### WHAT IS ASKED
Return all the data, word for word.

### INFORMATION SHOWN
◇ ◇ ◇ ◇
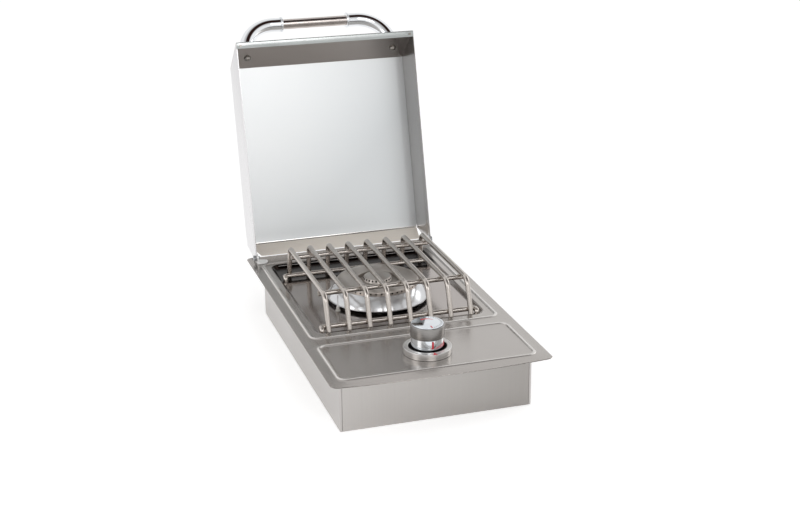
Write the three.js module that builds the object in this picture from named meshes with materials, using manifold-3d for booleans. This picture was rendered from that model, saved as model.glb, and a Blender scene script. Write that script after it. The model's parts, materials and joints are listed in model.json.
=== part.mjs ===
// Drop-in side burner: a counter plate with a box under it, a gas valve with a push-and-turn knob,
// a round burner in a shallow pan, a wire grate that lifts off and a lid that folds back on two pins.
// Millimetres, +Z up, the front towards -Y. The origin is the centre of the box's bottom face.
// The lid stands open.

import * as THREE from 'three';
import { mergeVertices } from 'three/addons/utils/BufferGeometryUtils.js';
import Module from 'manifold-3d';

const wasm = await Module();
wasm.setup();

// Shared clearances and counts
const gap = 0.3; // between pieces that touch
const sheet = 1.2; // stainless sheet
const overrun = 3; // how far a cutter runs past what it cuts
const weld = 0.0001; // points closer than this are one point
const largeRound = 36; // sides of a large turned piece
const mediumRound = 24;
const smallRound = 12;
const wireSides = 8;
const hexSides = 6;
const cornerSteps = 4;
const bendSteps = 5;

// Box; its width and length follow from the pan's
const boxHeight = 77.5;
const topFlange = 4; // turned in under the counter plate
const floorFlange = 12; // turned in over the bottom plate
const seamReturn = 3; // of a side sheet round the front corner
const seamFlange = 10; // of the front and rear sheets along the sides
const ventCount = 6;
const ventWidth = 6;
const ventLength = 60;
const ventPitch = 18;
const ventPlace = 70; // from the middle to the middle of a row of vents

// Counter plate
const sideOverhang = 19;
const frontOverhang = 32;
const rearOverhang = 42;
const plateCorner = 8;
const beadWidth = 8;
const beadHeight = 1.6;
const beadCorner = 11; // along the crest
const beadSideInset = 17.2; // crest to plate edge
const panelBeadFront = 19; // crest to the plate's front edge
const panelBeadDepth = 116;
const bridge = 26; // crest to crest between panel and pan
const panBeadRear = 38; // crest to the plate's rear edge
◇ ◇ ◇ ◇
### REPLY
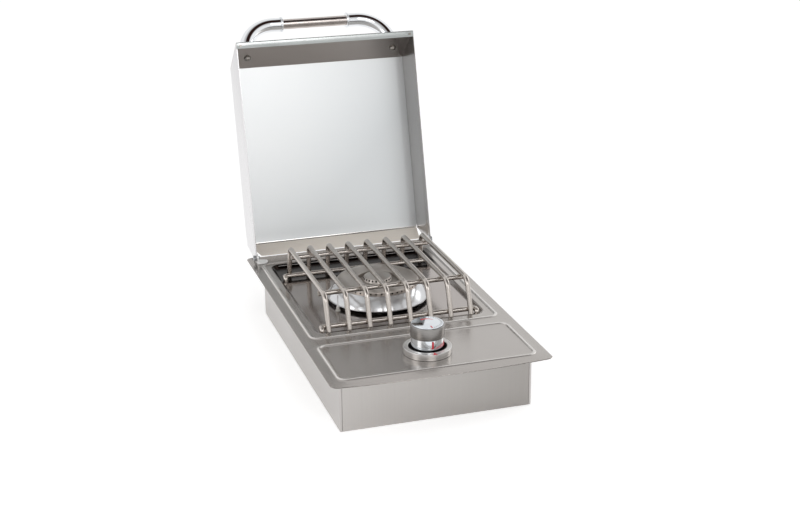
Write the three.js module that builds the object in this picture from named meshes with materials, using manifold-3d for booleans. This picture was rendered from that model, saved as model.glb, and a Blender scene script. Write that script after it. The model's parts, materials and joints are listed in model.json.
=== part.mjs ===
// Drop-in side burner: a counter plate with a box under it, a gas valve with a push-and-turn knob,
// a round burner in a shallow pan, a wire grate that lifts off and a lid that folds back on two pins.
// Millimetres, +Z up, the front towards -Y. The origin is the centre of the box's bottom face.
// The lid stands open.

import * as THREE from 'three';
import { mergeVertices } from 'three/addons/utils/BufferGeometryUtils.js';
import Module from 'manifold-3d';

const wasm = await Module();
wasm.setup();

// Shared clearances and counts
const gap = 0.3; // between pieces that touch
const sheet = 1.2; // stainless sheet
const overrun = 3; // how far a cutter runs past what it cuts
const weld = 0.0001; // points closer than this are one point
const largeRound = 36; // sides of a large turned piece
const mediumRound = 24;
const smallRound = 12;
const wireSides = 8;
const hexSides = 6;
const cornerSteps = 4;
const bendSteps = 5;

// Box; its width and length follow from the pan's
const boxHeight = 77.5;
const topFlange = 4; // turned in under the counter plate
const floorFlange = 12; // turned in over the bottom plate
const seamReturn = 3; // of a side sheet round the front corner
const seamFlange = 10; // of the front and rear sheets along the sides
const ventCount = 6;
const ventWidth = 6;
const ventLength = 60;
const ventPitch = 18;
const ventPlace = 70; // from the middle to the middle of a row of vents

// Counter plate
const sideOverhang = 19;
const frontOverhang = 32;
const rearOverhang = 42;
const plateCorner = 8;
const beadWidth = 8;
const beadHeight = 1.6;
const beadCorner = 11; // along the crest
const beadSideInset = 17.2; // crest to plate edge
const panelBeadFront = 19; // crest to the plate's front edge
const panelBeadDepth = 116;
const bridge = 26; // crest to crest between panel and pan
const panBeadRear = 38; // crest to the plate's rear edge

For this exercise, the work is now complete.